Ambire Wallet is a self-custodial wallet, so the user retains control of their funds at all times, with no one else ever able to access their account or censor their transactions. From the user's perspective, it provides a simplified experience that's similar to that of a centralized exchange such as Binance. The user signs up with an email, creates a password and they're good to go. It really is that simple. 

Under the hood, Ambire Wallet achieves this using a multi-sig technique that involves two security keys. One of the keys is stored on the user's device and encrypted with the password, while the other is stored securely on Ambire's backend infrastructure. It's this that ensures users can always recover their accounts. 

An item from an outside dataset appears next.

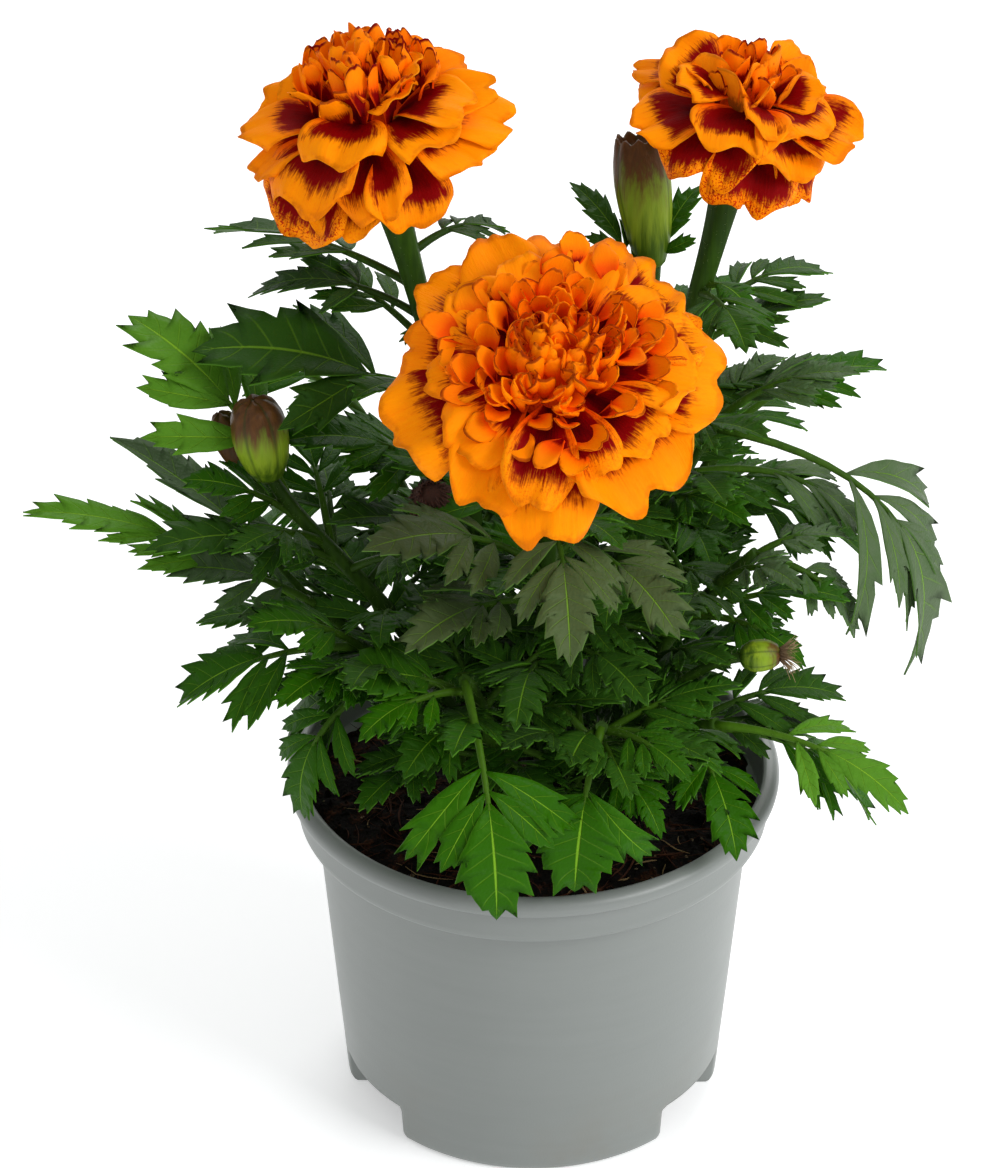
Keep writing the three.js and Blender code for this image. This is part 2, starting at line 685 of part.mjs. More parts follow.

Ambire Wallet has already made a big difference. Since launching its account abstraction features, it claims to have helped its customers recover more than $186,000 worth of crypto funds using its simple email recovery process. If only Mr. Thomas and Mr. Howells had used Ambire Wallet, they would have saved themselves from years of trauma and regret and no doubt be living very different lives today. 

No More Lost Crypto

Account abstraction is a dramatic evolution of wallet security that will ensure lost crypto funds become a thing of the past. Moreover, it simplifies the user experience. By bringing the simplicity of Web2 to its Web3 wallet, Ambire Wallet is revolutionizing the crypto user experience.

Basically, anyone who knows how to create an email account can now set up and secure a crypto wallet, and this capability will likely do wonders for promoting the mainstream adoption of crypto.